Buffy is going to be damn important, isn't it?
BerserkRL
December 21, 2012 @ 5:50 pm
No reference to "Think Like a Dinosaur"?
Steven Clubb
December 22, 2012 @ 4:07 am
One of the big problems of genre-awareness is there's a reason why these cliches and tropes exist in the first place, and that's to facilitate plot.
The Star Trek teleporters exist to get the Enterprise from Point A to Point B with a minimum of time and special effects. It's a sonic screwdriver, where it does exactly what it's supposed to do unless there's a good dramatic reason for it not to.
If you start poking at the logic of these conventions, then you're going to need to replace it with something else as you're dealing with formulaic adventure fiction. Not only that, you need to replace it with something easily reproduced in other stories.
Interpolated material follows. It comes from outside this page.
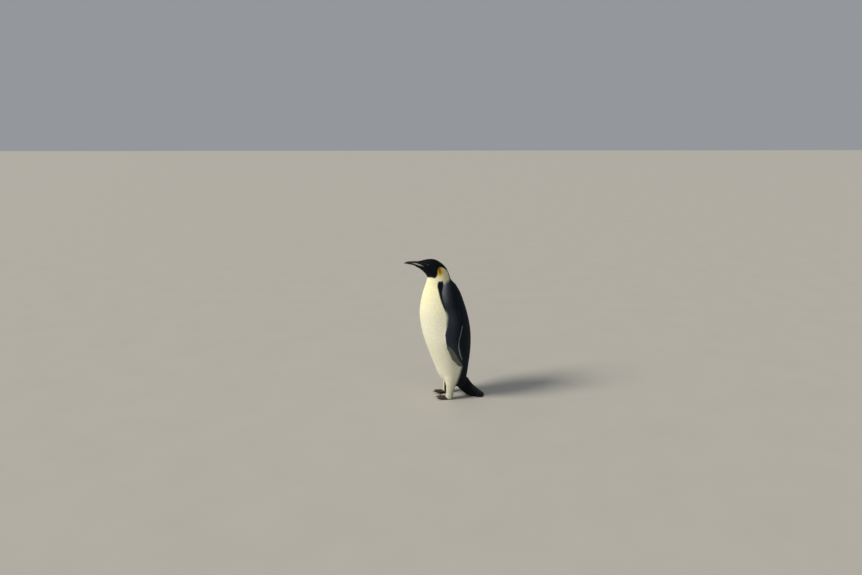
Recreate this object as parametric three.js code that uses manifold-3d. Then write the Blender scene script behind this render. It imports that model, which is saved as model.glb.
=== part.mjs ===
// Emperor penguin, adult, standing at rest: a still, life-size model in separate solids.
// Millimetres. +Z is up, the bird faces -Y, and its left side is +X.
// The origin is the middle of the footprint of the whole bird, on the floor.
//
// The head, neck and trunk are one smooth body parted by thin cuts. The flippers are let into
// its sides, the legs and tail grow out of it, and the bill and eyes are set into the head.
import * as THREE from "three";
import { mergeVertices } from "three/addons/utils/BufferGeometryUtils.js";
import Module from "manifold-3d";

const wasm = await Module();
wasm.setup();

// ---- Driving dimensions -------------------------------------------------------------------

const GAP = 0.35; // clearance left wherever two solids touch
const NECK_BASE_HEIGHT = 768; // where the neck rises out of the shoulders
const HEAD_CUT = { forward: 62, up: 858, tiltDeg: 16 }; // the parting between neck and head
const EYE = { forward: 122, up: 915.5, radius: 12, proud: 0.8 };
const STANCE = 62; // each foot's distance from the mid plane
const LEFT_FOOT = { side: 1, forward: -7, toeInDeg: 16 };
const RIGHT_FOOT = { side: -1, forward: -15, toeInDeg: -6 };
const HEEL = { rear: 28, rockDeg: 4.5 }; // the feet rock about this point behind the ankle
const CLAW = { length: 25, halfWidth: 4.2, exposed: 14 };
const REACH = 2000; // size of the blocks that part the body and level the soles

// ---- Points, lofts and solids -------------------------------------------------------------

const ACROSS = new THREE.Vector3(1, 0, 0);

/** A point given by how far it is forward, to the bird's left, and up. */
const at = (forward, left, up) => new THREE.Vector3(left, -forward, up);

/** One oval section of a loft: it runs from the rear point to the front point. */
const station = (rear, front, half) => ({ rear, front, half });

/** A section that lies on the mid plane: rear and front are [forward, up]. */
const midStation = (rear, front, half) =>
  station(at(rear[0], 0, rear[1]), at(front[0], 0, front[1]), half);

const centreOf = ({ rear, front }) => rear.clone().add(front).multiplyScalar(0.5);

/** The section at t from 0 to 1 along the stations, on smooth curves through them. */
function sectionAlong(stations) {
  const rear = new THREE.CatmullRomCurve3(stations.map((s) => s.rear));
  const front = new THREE.CatmullRomCurve3(stations.map((s) => s.front));
  const half = new THREE.SplineCurve(stations.map((s, i) => new THREE.Vector2(i, s.half)));
  return (t) => station(rear.getPoint(t), front.getPoint(t), half.getPoint(t).y);
}

/** The sections that round off an end, from just inside the end point to the last section. */
function capSections(end, section, count) {
  const centre = centreOf(section);
  return Array.from({ length: count - 1 }, (_, i) => {
    const angle = ((i + 1) / count) * (Math.PI / 2);
    const shift = end.clone().sub(centre).multiplyScalar(Math.cos(angle));
    const shrink = (p) => p.clone().sub(centre).multiplyScalar(Math.sin(angle)).add(centre).add(shift);
    return station(shrink(section.rear), shrink(section.front), section.half * Math.sin(angle));
  });
}

/** A closed body through the stations, rounded off to an end point at each end. */
function loft({ start, stations, end, around = 16, perSpan = 1, cap = 3 }, grow = 0) {
  const sectionAt = sectionAlong(stations);
  const spans = (stations.length - 1) * perSpan;
  const middle = Array.from({ length: spans + 1 }, (_, i) => sectionAt(i / spans));
  const first = middle[0];
  const last = middle[spans];
  const outward = (tip, section) => tip.clone().sub(centreOf(section)).setLength(grow).add(tip);
  const startTip = outward(start, first);
  const endTip = outward(end, last);
  const sections = [
    ...capSections(start, first, cap),
    ...middle,
    ...capSections(end, last, cap).reverse(),
  ];

  const geometry = new THREE.SphereGeometry(1, around, sections.length + 1);
  const position = geometry.attributes.position;
  const columns = around + 1;
  for (let column = 0; column < columns; column += 1) {
    position.setXYZ(column, ...startTip);
    position.setXYZ((sections.length + 1) * columns + column, ...endTip);
    const angle = (column % around) / around * 2 * Math.PI;
    sections.forEach((section, row) => {
      const depth = section.front.clone().sub(section.rear).multiplyScalar(0.5);
      depth.setLength((depth.length() + grow) * Math.cos(angle));
      const point = centreOf(section).add(depth);
      point.addScaledVector(ACROSS, (section.half + grow) * Math.sin(angle));
      position.setXYZ((row + 1) * columns + column, ...point);
    });
  }
  return solidFrom(geometry);
}

/** The volume a closed mesh holds; it is negative where the faces point inwards. */
function signedVolume(vertices, triangles) {
  const corner = (i) => new THREE.Vector3().fromArray(vertices, triangles[i] * 3);
  let volume = 0;
  for (let i = 0; i < triangles.length; i += 3) {
    volume += corner(i).dot(corner(i + 1).cross(corner(i + 2))) / 6;
  }
  return volume;
}

function solidFrom(geometry) {
  geometry.deleteAttribute("normal");
  geometry.deleteAttribute("uv");
  const merged = mergeVertices(geometry);
  const vertProperties = new Float32Array(merged.attributes.position.array);
  const triVerts = new Uint32Array(merged.index.array);
  if (signedVolume(vertProperties, triVerts) < 0) {
    for (let i = 0; i < triVerts.length; i += 3) {
      [triVerts[i], triVerts[i + 1]] = [triVerts[i + 1], triVerts[i]];
    }
  }
  return new wasm.Manifold(new wasm.Mesh({ numProp: 3, vertProperties, triVerts }));
}

/** What is left of a solid once every tool has been cut out of it. */
const cutBy = (solid, tools) => tools.reduce((rest, tool) => rest.subtract(tool), solid);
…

And this is where so much post-modernism fails in adventure fiction. They dismantle something which works and fail to create a viable alternative. Cabin in the Woods is quite clever, but it's really a one-shot trick because it never really rises above being a commentary on over-used horror cliches.
Whereas his Buffy works because he uses genre-awareness to create new situations and resolutions. He alternates between uses the standard cliches and subverting them, creating a world with more possibilities.
Elizabeth Sandifer
December 22, 2012 @ 7:37 am
I'm not sure I see being a one-trick pony as a flaw in a movie, though.
Steven Clubb
December 22, 2012 @ 8:00 am
In a self-contained story, no. But it's not the sort of thing which can be built upon beyond "come up with something original, guys". Franchises need formulas and tropes.
Steven Clubb
December 22, 2012 @ 7:05 pm
Back on my desktop to expand on my phone post.
When I say one-shot, I don't mean one-trick pony. I just mean something which can only work once. Watchmen is a one-shot concept and it's an amazing, multifaceted deconstruction of the super-hero genre. Lots of tricks being utilized, but there's no logical follow-up to it.
In interviews since then, Moore has said it was pretty much a throwing down of the gauntlet to inspire other writers to attempt works as complex as it (not necessarily super-hero works)… and those other writers responded with weak echos of his work instead.
I don't think he ever intended people to write Superman and Batman like that and seems quite horrified that many tried to do just that.
Ununnilium
December 23, 2012 @ 7:09 am
"the real application of this technology is not, in fact, teleportation but the fact that all objects regardless of value are now trivially reproducible out of thin air and thus a post-scarcity economy can be achieved straightforwardly"
Isn't taking the original series's teleporters and extrapolating that from it the entire basis of TNG?
Ununnilium
December 23, 2012 @ 7:51 am
"In good sci-fi, the characters implicitly (and sometimes explicitly, as in Down or Whedon's Cabin in the Woods) understand their nature as fictional objects obeying the laws of a genre instead of the laws of the actual world."
I disagree that any kind of metafictional awareness is a requisite for good science fiction. (To make good science fiction, you need to make good fiction, and have some part of it be an extrapolation of current scientific knowledge!)
But I think one thing you really do need, if you're doing something that extends out from the present in any way, are characters who are aware that science fiction is a thing that exists; that these ideas exist in the culture and that there are certain expectations that come with them. Knowing about and commenting on cliches has, at this point, passed from metafiction into realism.
Ununnilium
December 23, 2012 @ 8:00 am
And I agree! Taking things apart is pointless by itself; it needs to be a step towards putting them back together in a better, more useful, more beautiful way.
Spacewarp
December 23, 2012 @ 12:09 pm
This is an issue that is addressed very directly (and with consequences crucial to the plot) in Algis Budrys' rather good novel "Rogue Moon". As I recall they even have a bin full of rocks next to each "receiver" as raw material to make transported people out of.
http://en.wikipedia.org/wiki/Rogue_Moon
elvwood
December 24, 2012 @ 4:45 am
Wash: Psychic, though? That sounds like something out of science fiction.
Zoe: You live on a spaceship, dear.
cardboardrobot
January 3, 2013 @ 7:03 am
Indeed, "Think Like a Dinosaur" is a great short story addressing the topic of transporters killing and copying people. And if I recall correctly, it was adapted into a decent (New) Outer Limits episode.
neroden@gmail
December 14, 2013 @ 5:51 pm
"Miles has little patience with or regard for most of science fiction as a genre."
Maybe that's why Lawrence Miles writes such bad Doctor Who most of the time. Doctor Who is, still, science fiction — and he's bad at writing it because he doesn't actually like it.
Down is one of his best, for the textual reasons you describe. Alien Bodies was fun, though mainly because of the Kroton switch-up. Adventuress of Henrietta Street was fun, but I can't actually call it good. The other books he wrote were mostly just mean, layered with incoherent. Especially "Interference", which probably should have stayed in the slushpile where it sat for a year.
The worst, though, is "Christmas on a Rational Planet", which lays out Miles's hatred of science fiction in a particularly strikingly sexist fashion which I've never forgiven him for. I also don't know why the sexism wasn't caught by the editor and nixed — was it still Bex Levene or was it Simon Winstone by then?
Theonlyspiral
December 14, 2013 @ 6:19 pm
If you're doing an archive binge and writing hate comments for Miles I don't think you're going to agree with Doctor Sandifer's take.